Vargas was a recipient of the first American Philosophical
Association Prize in Latin American Thought, and his research on
responsible agency has been recognized with year-long research
fellowships from the National
Endowment for the Humanities, the Radcliffe Institute for Advanced
Study at Harvard, and the Stanford Humanities Center. He
has also been a Visiting Fellow at the McCoy Center for Ethics
in Society at Stanford University, and has held visiting
appointments at the University of California,
Berkeley, and the California Institute of
Technology.
At the University of San Francisco, Vargas has taught courses
for the philosophy and psychology departments, the program in Latin
American Studies and the Honors Program in the Humanities, the St.
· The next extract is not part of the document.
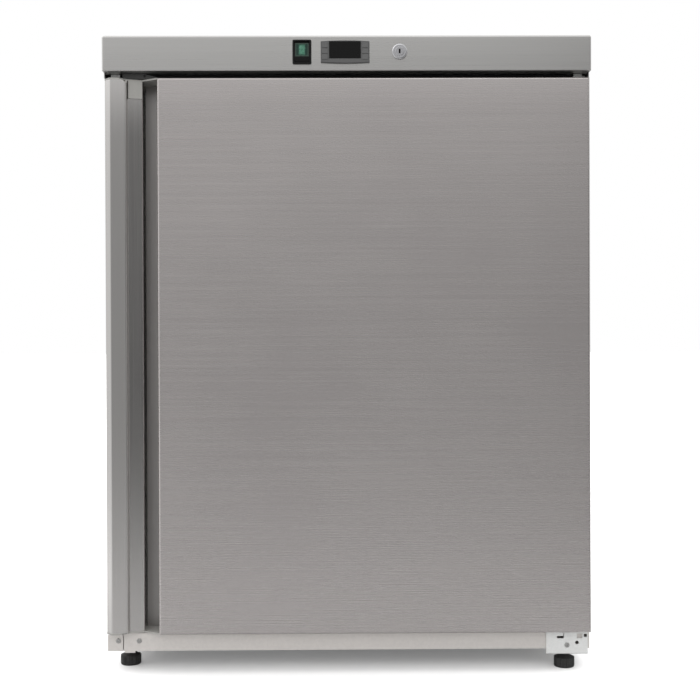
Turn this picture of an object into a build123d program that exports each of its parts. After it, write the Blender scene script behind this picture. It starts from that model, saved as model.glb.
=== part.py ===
from build123d import *
import os
from math import cos, radians, sin

# Undercounter refrigerator: a stainless steel cabinet under a folded worktop, with one insulated
# door hinged on its right edge. Millimetres. +X is to the right as seen from the front, +Y points
# to the back and +Z up. The origin is on the floor, under the middle of the whole object.

os.makedirs("parts", exist_ok=True)

# ------------------------------------------------------------------ overall size
WIDTH = 635
DEPTH = 640
HEIGHT = 830
CONTROL_PROUD = 3  # the lock plug stands this far in front of the fascia
FASCIA_Y = -DEPTH / 2 + CONTROL_PROUD
HALF_WIDTH = WIDTH / 2

# ------------------------------------------------------------------ levels above the floor
BRACKET_BOTTOM = 20
BASE_BOTTOM = 27
BASE_TOP = 48
PLINTH_TOP = 50.5
DOOR_BOTTOM = 52
DOOR_TOP = 776
BODY_TOP = 779
TRAY_PLATE = 782
FASCIA_BOTTOM = 784
BAY_TOP = 264
LINER_FLOOR = 95
LINER_TOP = 738
LINER_STEP = 310
SHELF_LEVELS = {"lower": 322, "middle": 452, "upper": 582}

DOOR_GAP = 1.5  # least room over the door

# ------------------------------------------------------------------ depths behind the fascia's face
DOOR_FRONT = 3
DOOR_BACK = 54
BRACKET_FRONT = 17.5
EAR_FRONT = 12
BASE_FRONT = 20
TRAY_FRONT = 21
CABINET_FRONT = 66
BAY_FRONT = 400
BODY_BACK = 600
CONDENSER_DEPTH = 609.5
LINER_STEP_DEPTH = 350
LINER_BACK = 553
SHELF_FRONT = 120
SHELF_BACK = 535

# ------------------------------------------------------------------ half widths
BODY_HALF = 317
LINER_HALF = 275
GASKET_HALF = 302

# ------------------------------------------------------------------ sheet and fits
STEEL = 1.0
HEAVY_STEEL = 1.2
RAIL_STEEL = 1.5
BRACKET_STEEL = 2.5
LINER_SHEET = 1.5
RUNNING_FIT = 0.07

# ------------------------------------------------------------------ door hinge
HINGE_X = 303
HINGE_DEPTH = 30
PIN_RADIUS = 4
BUSH_RADIUS = 7
BUSH_LENGTH = 20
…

Ignatius Institute, and the School of Law. In its inaugural year
(2012) he received USF's College of Arts and Sciences
Dean's Scholar Award, for "exceptional scholarly work of
great academic value and impact." While at USF, he has held the NEH
Chair in the Humanities, (2005-6), been awarded a Team Innovation
Award (with Saera Khan, psychology) for development of
USF's Program on Mind and Agency (2011-2012), and held a
Davies Forum Professorship (2012). In 2012, he was awarded the
USF's Distinguished Research Award, a university-wide
award given annually to a single faculty member for outstanding
research accomplishment.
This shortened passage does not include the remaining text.